As for Mayweather’s claim that Barnwell provided ineffective assistance, we review challenges to the effectiveness of counsel on direct appeal only “(1) where the record on appeal is sufficiently developed to permit determination of the issue, or (2) where the legal representation is so inadequate [based on the existing record] that it obviously denies a defendant his Sixth Amendment right to counsel.” United States v. Benford, 574 F.3d 1228, 1231 (9th Cir.2009) (quoting United States v. Jeronimo, 398 F.3d 1149, 1156 (9th Cir. 2005)). Neither circumstance is present here.
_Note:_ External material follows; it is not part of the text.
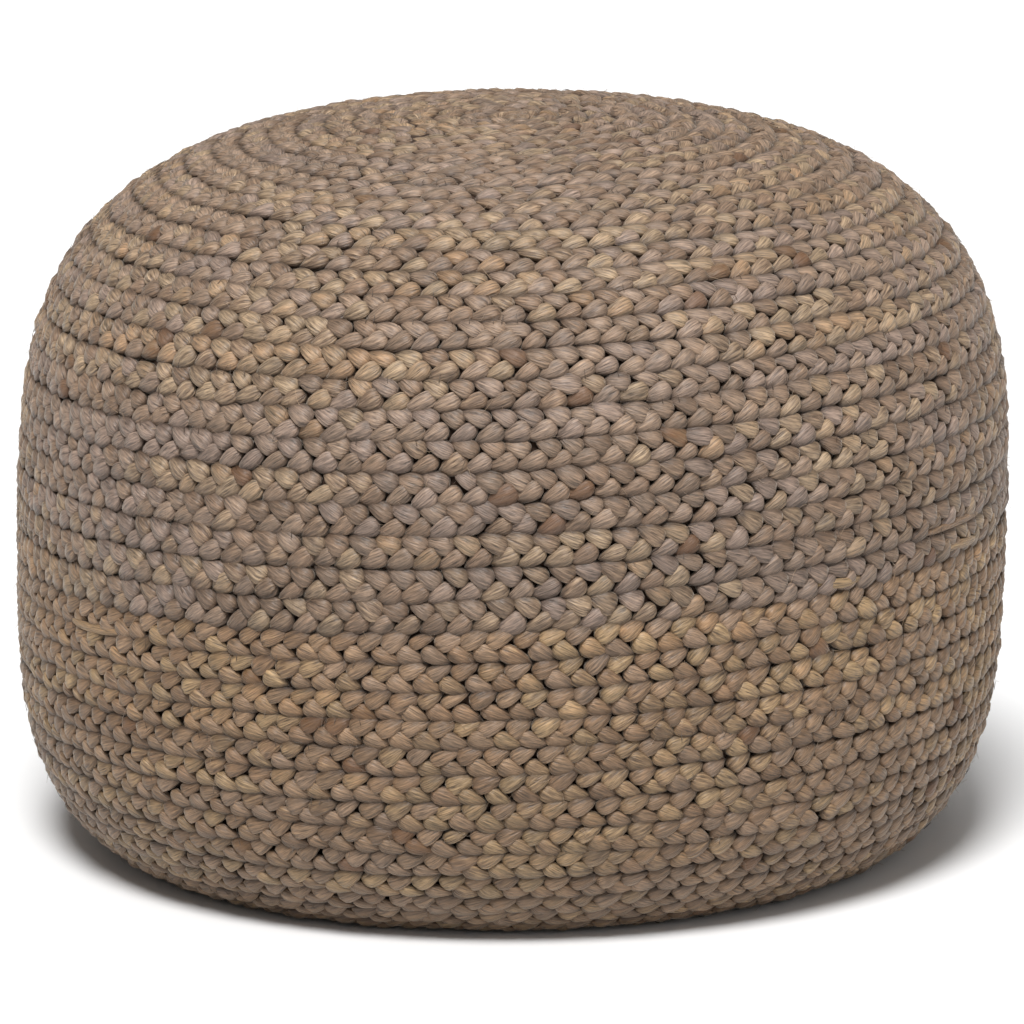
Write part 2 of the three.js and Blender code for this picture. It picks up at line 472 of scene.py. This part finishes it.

Mayweather’s claim of ineffective assistance obviously overlaps with his proffered reasons for withdrawing his guilty plea. However, we have held only that May-weather’s knowledge of those reasons at the time of his plea precludes plea withdrawal. The record is not developed as to what advice Barnwell gave Mayweather, why Barnwell did not file a suppression motion, and what would have happened had he done so. As a result, we cannot meaningfully assess “what counsel did, why it was done, and what, if any, prejudice resulted.” Benford, 574 F.3d at 1231 (quoting Jeronimo, 398 F.3d at 1156). Therefore, we decline Mayweather’s invitation to review the constitutional adequacy of Barnwell’s representation, without prejudice to his right — explicitly preserved in his plea agreement — to seek collateral relief under 28 U.S.C. § 2255.

AFFIRMED.

. On remand, McTiernan's renewed motion to withdraw, which the government did not oppose, was granted. See United States v. McTieman, No. 06-CR-259 (C.D.Cal. Feb. 23, 2009) (minutes of status conference).